Justice Gordon, with whom Nettle J agreed, held that the operation of s 39 of the Judiciary Act together with s 109 of the Constitution precluded the investing of a State executive tribunal with the relevant jurisdiction. Their Honours rejected the existence of the constitutional implication contended for by the Commonwealth (and found by the majority of the Court). Justice Edelman, like Nettle J and Gordon J, rejected the existence of the implication, but found that the conferral of jurisdiction on NCAT was inconsistent with the Judiciary Act.

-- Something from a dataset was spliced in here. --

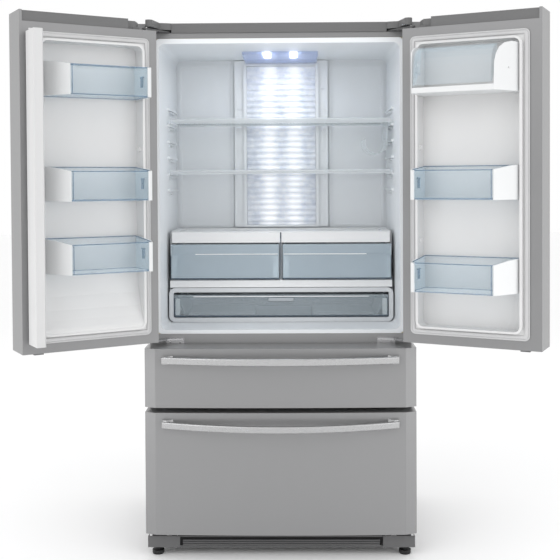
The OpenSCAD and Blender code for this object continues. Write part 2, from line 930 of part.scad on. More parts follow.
// Dark cap behind the raised edge, the bush for the upper pin and the lower bush
module door_caps() {
    x0 = axis_x - half + 96;
    difference() {
        union() {
            translate([0, 0, z_cap + 0.1])
                linear_extrude(z_door1 - z_cap - 2)
                    intersection() {
                        door_plan(3.2);
                        translate([x0, -40])
                            square([free_dx - 9.5 - x0, 120]);
                    }
            box([46, 20, z_cap + 0.1], [68, 60, z_cap + 9]);
            translate([0, 0, z_cap + 0.1])
                cylinder(r = 9, h = 6, $fn = 48);
            translate([0, 0, z_door0 - 4])
                cylinder(r = 9, h = 3.9, $fn = 48);
            box([free_dx - 70, 30, z_door0 - 6], [free_dx - 40, 60, z_door0 - 0.1]);
        }
        translate([0, 0, z_door0 - 10])
            cylinder(r = pin_r + pin_clear, h = 20);
        translate([0, 0, z_cap - 5])
            cylinder(r = pin_r + pin_clear, h = 20);
    }
}

// Upright bowed bar beside the free edge
module door_handle() {
    z0 = z_door0 + 190;
    z1 = z_door0 + 830;
    m = (z0 + z1) / 2;
    l = (z1 - z0) / 2;
    s = 40;
    r = (l * l + s * s) / (2 * s);
    a = asin(l / r);
    x = free_dx - 42;
    y = -pin_back - s - 8;
    translate([x, y + r, m])
        rotate([0, -90, 0])
            rotate([0, 0, -90 - a])
                rotate_extrude(angle = 2 * a, $fn = 360)
                    translate([r, 0])
                        round_rect([-6, -12], [6, 12], 5);
    for (z = [z0 + 8, z1 - 34])
        box([x - 13, -pin_back - 5, z], [x + 13, bow_y(axis_x - x - 13) - pin_back, z + 26]);
}

// Plan of a door bin, wider at the door than at its front
module bin_plan() {
    polygon([[50, 6], [50, bin_d + 30], [57, bin_d + 47], [bin_x1, bin_d + 52],
        [bin_x1 + 32, bin_d - 8], [pan_x1 - 12, 54], [pan_x1 - 12, 6]]);
}

module bin_inside(n) {
    polygon([[54 + n, n * 2], [54 + n, bin_d + 28 - n], [61 + n, bin_d + 60 - n * 5],
        [bin_x1 - 5 - n, bin_d + 60 - n * 5], [bin_x1 + 28 - n, bin_d - 10],
        [pan_x1 - 16 - n, 52], [pan_x1 - 16 - n, n * 2]]);
}

module bin_side() {
    across(0, pan_x1)
        polygon([[0, 0], [0, bin_h + 14], [70, bin_h + 14], [bin_d + 20, bin_h + 6],
            [bin_d + 60, bin_h - 1], [bin_d + 60, 0]]);
}

// Tinted floor, front and back of one bin
module bin_clear() {
    intersection() {
        bin_side();
        difference() {
            linear_extrude(200)
                intersection() {
                    bin_plan();
                    bin_inside(0.2);
                }
            translate([0, 0, 3])
                linear_extrude(200)
                    intersection() {
                        bin_inside(3.2);
                        translate([0, 9.5])
                            square([pan_x1, bin_d + 38]);
                    }
        }
    }
}

// White ends of one bin with the hook plate inside the hinge end
module bin_ends() {
    intersection() {
        bin_side();
        linear_extrude(200)
            difference() {
                bin_plan();
                bin_inside(0);
            }
    }
    translate([57.6, 66, bin_h * 0.45]) {
        box([0, 0, 24], [3, 30, 28]);
        for (y = [6, 18])
            box([0, y, -6], [3, y + 4, 26]);
    }
}

module mullion_plan() {
    x0 = mullion_x;
    y0 = dy_back + 8;
    polygon([[x0 + 7, y0], [x0 + mullion_w + 6, y0], [x0 + mullion_w + 6, y0 + mullion_t - 4],
        [x0 + mullion_w + 2, y0 + mullion_t], [x0 + 4, y0 + mullion_t],
        [x0, y0 + mullion_t - 4], [x0, y0 + 7]]);
}

// Flap that closes the gap between the doors, drawn folded against the open door
module mullion() {
    z0 = z_door0 + 35;
    z1 = z_cap - 34;
    color([0.92, 0.93, 0.94])
        on_left()
            translate([mullion_px, mullion_py, 0])
                rotate([0, 0, 90])
                    translate([-mullion_px, -mullion_py, 0])
                        difference() {
                            union() {
                                translate([0, 0, z0])
                                    linear_extrude(z1 - z0)
                                        mullion_plan();
                                translate([mullion_px + 20, mullion_py - 6, z1 - 1])
                                    cylinder(r = 6, h = 7, $fn = 32);
                            }
                            for (z = [z0 - 1, z1 - 24])
                                translate([mullion_px, mullion_py, z])
                                    cylinder(r = 3.06, h = 25);
                            box([mullion_px - 2, dy_back + 8 + mullion_t - 3, z0 + 14],
                                [mullion_px + 44, dy_back + 9 + mullion_t, z1 - 14]);
                        }
}

// Brackets and pins that carry the flap
module flap_brackets() {
    z0 = z_door0 + 35;
    z1 = z_cap - 34;
    color([0.92, 0.93, 0.94])
        on_left()
            for (s = [[z0 - 3.5, z0 - 0.5, z0 + 16], [z1 + 0.5, z1 + 3.5, z1 - 16]]) {
                box([mullion_px - 6, dy_back, s[0]], [mullion_px + 6, mullion_py + 6, s[1]]);
                translate([mullion_px, mullion_py, min(s[0] + 1, s[2])])
                    cylinder(r = 3, h = abs(s[2] - s[0] - 1));
            }
}

module left_skin() {
    color([0.62, 0.62, 0.63])
        on_left()
            door_skin();
}

module left_core() {
    color([0.93, 0.87, 0.66])
        on_left()
            door_core();
}

module left_liner() {
    color([0.92, 0.93, 0.94])
        on_left()
            door_liner(true, [open_z0 + 610]);
}

module left_gasket() {
    color([0.88, 0.89, 0.9])
        on_left()
            door_gasket();
}

module left_caps() {
    color([0.34, 0.34, 0.35])
        on_left()
            door_caps();
}

module left_handle() {
    color([0.75, 0.75, 0.76])
        on_left()
            door_handle();
}

module left_bins() {
    color([0.68, 0.8, 0.88])
        on_left()
            for (z = left_bin_z)
                translate([0, recess_y, z])
                    bin_clear();
}

module left_bin_ends() {
    color([0.93, 0.94, 0.95])
        on_left()
            for (z = left_bin_z)
                translate([0, recess_y, z])
                    bin_ends();
}

module right_skin() {
    color([0.62, 0.62, 0.63])
        on_right()
            door_skin();
}

module right_core() {
    color([0.93, 0.87, 0.66])
        on_right()
            door_core();
}

module right_liner() {
    color([0.92, 0.93, 0.94])
        on_right()
            door_liner(false, [open_z0 + 310, open_z0 + 610]);
}

module right_gasket() {
    color([0.88, 0.89, 0.9])
        on_right()
            door_gasket();
}

module right_caps() {
    color([0.34, 0.34, 0.35])
        on_right()
            door_caps();
}

module right_handle() {
    color([0.75, 0.75, 0.76])
        on_right()
            door_handle();
}

module right_bins() {
    color([0.68, 0.8, 0.88])
        on_right()
            for (z = right_bin_z)
                translate([0, recess_y, z])
                    bin_clear();
}

module right_bin_ends() {
    color([0.93, 0.94, 0.95])
        on_right()
            for (z = right_bin_z)
                translate([0, recess_y, z])
                    bin_ends();
}

// Side outline of the covered compartment
module dairy_side() {
    polygon([[6, 0], [6, 148], [78, 152], [104, 146], [126, 131], [140, 110], [147, 84],
        [bin_d + 51, 24], [bin_d + 52, 0]]);
}

module dairy_tray() {
    color([0.93, 0.94, 0.95])
        on_right()
            translate([0, recess_y, dairy_z])
                difference() {
                    union() {
                        intersection() {
                            linear_extrude(200)
                                difference() {
                                    bin_plan();
                                    bin_inside(0);
                                }
                            across(0, pan_x1)
                                dairy_side();
                        }
                        linear_extrude(4)
                            bin_plan();
                        intersection() {
                            linear_extrude(200)
                                bin_plan();
                            across(0, pan_x1)
                                polygon([[bin_d + 44, 0], [bin_d + 46, 16],
                                    [bin_d + 60, 20], [bin_d + 60, 0]]);
                        }
                    }
                    translate([40, dairy_y, dairy_up])
                        rotate([0, 90, 0])
                            cylinder(r = 3.06, h = pan_x1 - 24);
                }
}

// Curved flap that lifts about the pins in the tray ends
module dairy_cover() {
    color([0.68, 0.8, 0.88])
        on_right()
            translate([0, recess_y, dairy_z]) {
                across(63, bin_x1 - 8)
                    polygon([[bin_d + 47, 24], [bin_d + 49, 24], [144, 84], [137, 109],
                        [124, 129], [103, 143],
                        [78, 149], [68, 149], [68, 146], [77, 146], [102, 140], [122, 127], [134, 108],
                        [141, 83], [bin_d + 44, 50]]);
                for (x = [63, bin_x1 - 11])
                    across(x, x + 3)
                        difference() {
                            polygon([[dairy_y - 9, dairy_up - 9], [dairy_y + 9, dairy_up - 9],
                                [bin_d + 46, 25], [142, 84], [135, 108], [122, 128], [102, 141],
                                [78, 147.5], [dairy_y - 12, 120]]);
                            translate([dairy_y + 14, dairy_up + 22])
                                circle(r = 9, $fn = 32);
                        }
                translate([51, dairy_y, dairy_up])
                    rotate([0, 90, 0])
                        cylinder(r = 3, h = 12.5);
                translate([bin_x1 - 8.5, dairy_y, dairy_up])
                    rotate([0, 90, 0])
                        cylinder(r = 3, h = 30);
            }
}

module drawer_skin(z0, z1) {
    difference() {
        translate([0, 0, z0])
            linear_extrude(z1 - z0)
                front_plan();
        translate([0, 0, z0 + skin])
            linear_extrude(z1 - z0 - 2 * skin)
                front_plan(skin);
        upright(front_t - 5, front_t + 5)
            round_rect([-half + 40, z0 + 16], [half - 40, z1 - 16], 8);
    }
}

// Filling, inner panel and gasket behind a drawer front
module drawer_back(z0, z1, lo, hi) {
    translate([0, 0, z0 + skin + 0.1])
        linear_extrude(z1 - z0 - 2 * skin - 0.2)
            front_plan(skin + 0.1);
    upright(front_t - 3, front_t + 1.5)
        round_rect([-half + 41, z0 + 17], [half - 41, z1 - 17], 8);
    upright(front_t, front_t + 26)
        round_rect([-freezer_x + 10, lo], [freezer_x - 10, hi], 14);
    ring([-freezer_x - 8, lo - 12], [freezer_x + 8, hi + 9], 12, 14, front_t + 1, front_t + gasket_t);
}

// Curved bar across a drawer front
module drawer_handle(z, tilt) {
    l = half - 62;
    s = 44;
    r = (l * l + s * s) / (2 * s);
    a = asin(l / r);
    translate([0, 10, z])
        rotate([tilt, 0, 0])
            translate([0, r - s - 18, 0])
                rotate([0, 0, -90 - a])
                    rotate_extrude(angle = 2 * a, $fn = 360)
                        translate([r, 0])
                            round_rect([-6, -12], [6, 12], 5);
    both()
        translate([0, 0, z - 13])
            linear_extrude(26)
                polygon([[-l + 2, bow_y(l - 2)], [-l - 3, -2], [-l + 2, -9], [-l + 14, -13],
                    [-l + 34, bow_y(l - 34)]]);
}

module basket(lo, hi, y1, rail) {
    x = freezer_x - 26;
    difference() {
        union() {
            tray([-x, face + 20, lo], [x, y1, hi], 2.5);
            both()
                box([-x - 8, face + 20, hi - 8], [-x + 1, y1, hi]);
            both()
                box([-freezer_x + 4.4, face + 18, rail - 10.6], [-x + 2, y1 + 10, rail + 10.6]);
        }
        for (x2 = [-x + 60 : 80 : x - 60])
            box([x2, face + 40, lo - 1], [x2 + 30, y1 - 40, lo + 4]);
    }
}

module upper_front() {
    color([0.6, 0.6, 0.61])
        placed()
            drawer_skin(z_up0, z_up1);
}

module upper_back() {
    color([0.9, 0.91, 0.92])
        placed()
            drawer_back(z_up0, z_up1, z_up0 + 16, z_up1 - 46);
}

module upper_handle() {
    color([0.75, 0.75, 0.76])
        placed()
            drawer_handle(z_up1 - 36, 0);
}

module upper_basket() {
    color([0.8, 0.86, 0.9])
        placed()
            basket(z_up0 + 18, z_up1 - 50, face + 440, z_up0 + 60);
}

module lower_front() {
    color([0.6, 0.6, 0.61])
        placed()
            drawer_skin(z_low0, z_low1);
}

module lower_back() {
    color([0.9, 0.91, 0.92])
        placed()
            drawer_back(z_low0, z_low1, z_low0 + 28, z_low1 - 22);
}

module lower_handle() {
    color([0.75, 0.75, 0.76])
        placed()
            drawer_handle(z_low1 - 34, 9);
}

module lower_basket() {
    color([0.8, 0.86, 0.9])
        placed()
            basket(z_low0 + 32, z_low1 - 26, step_y - 40, z_low0 + 300);
}

cabinet_shell();
rear_panel();
fridge_liner();
freezer_liner();
insulation();
cross_rails();
top_cover();
upper_hinges();
middle_hinges();
hinge_screws();
base_frame();
kick_grille();
front_feet();
rear_rollers();
compressor();
condenser();
fan_motor();
fan_rotor();
duct_cover();
light_diffuser();
lamp_lens();
lamp_leds();
shelf_glass();
shelf_trims();
bottle_rack();
crisper_shelf();
crisper_left();
crisper_right();
pantry_surround();
pantry_drawer();
pantry_latch();
drawer_runners();
left_skin();
left_core();
left_liner();
left_gasket();
left_caps();
left_handle();
left_bins();
left_bin_ends();
flap_brackets();
mullion();
right_skin();
right_core();
right_liner();
right_gasket();
right_caps();
right_handle();
right_bins();
right_bin_ends();
dairy_tray();
dairy_cover();
upper_front();
upper_back();
upper_handle();
upper_basket();
lower_front();
lower_back();
lower_handle();
lower_basket();
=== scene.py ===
# French door refrigerator, doors open, with its light on.
import bmesh
import bpy
import math
from mathutils import Euler, Matrix, Vector
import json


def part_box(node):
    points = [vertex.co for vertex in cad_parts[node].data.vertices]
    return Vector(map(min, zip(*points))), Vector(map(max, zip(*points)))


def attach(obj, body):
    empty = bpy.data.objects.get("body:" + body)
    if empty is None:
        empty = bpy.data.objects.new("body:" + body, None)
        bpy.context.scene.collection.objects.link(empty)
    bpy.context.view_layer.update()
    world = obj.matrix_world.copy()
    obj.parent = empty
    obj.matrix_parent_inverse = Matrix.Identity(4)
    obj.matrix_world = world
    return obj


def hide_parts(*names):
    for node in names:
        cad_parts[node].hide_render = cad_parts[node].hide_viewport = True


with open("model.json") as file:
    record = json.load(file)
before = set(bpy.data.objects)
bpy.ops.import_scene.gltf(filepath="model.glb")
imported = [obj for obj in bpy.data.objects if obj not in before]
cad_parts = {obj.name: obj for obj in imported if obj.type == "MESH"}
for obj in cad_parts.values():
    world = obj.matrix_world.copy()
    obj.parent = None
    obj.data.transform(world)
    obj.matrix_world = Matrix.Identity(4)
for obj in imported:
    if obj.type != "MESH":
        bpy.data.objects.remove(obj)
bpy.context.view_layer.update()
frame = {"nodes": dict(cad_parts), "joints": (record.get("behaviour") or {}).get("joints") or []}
print("stage: frame loaded")

# Camera and lights

cameraSettings = {
    "place": (0.0506, -3.418, 1.2627),
    "tiltDown": 1.283,
    "turn": 0.851,
    "roll": -0.321,
    "lens": 62.94,
    "sensorWidth": 36,
    "shiftY": -0.1378,
    "farthest": 60,
}


def aimAt(obj, target):
    way = Vector(target) - obj.location
    obj.rotation_euler = way.to_track_quat("-Z", "Y").to_euler()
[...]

In Justice Edelman’s reasons in particular, extensive reference was made to the historical context in which the Constitution came into effect. Justice Edelman observed that the implication sought by the Commonwealth was inconsistent with the historical model and the historical context of s 77(ii) at Federation. Justice Gageler’s reasons provide some observations of the role of history in construing the Constitution that contrast with Justice Edelman’s reasons. Justice Gageler rejected the historical facts as having any relevance, stating that practices adopted by State entities in the administration of former colonial legislation without apparent advertence to the potential impact of the Constitution “carry no interpretative weight at all”: [111]. His Honour observed that there was no reason in constitutional principle why a structural implication must be shown to accord with pre-Federation expectations.

This case resolved by 4:3 majority that the particular Chapter III implication contended for does flow from the Constitution. Thus ends, presumably, Mr Burns’s attempt to find relief, at least in the New South Wales executive tribunals. What might be ongoing, however, is the discussion about the proper role for history in interpreting and giving meaning to the Constitution. That is not a new debate, but the reasons of Gageler J, on the one hand, and Edelman J, on the other, are important contributions on that subject.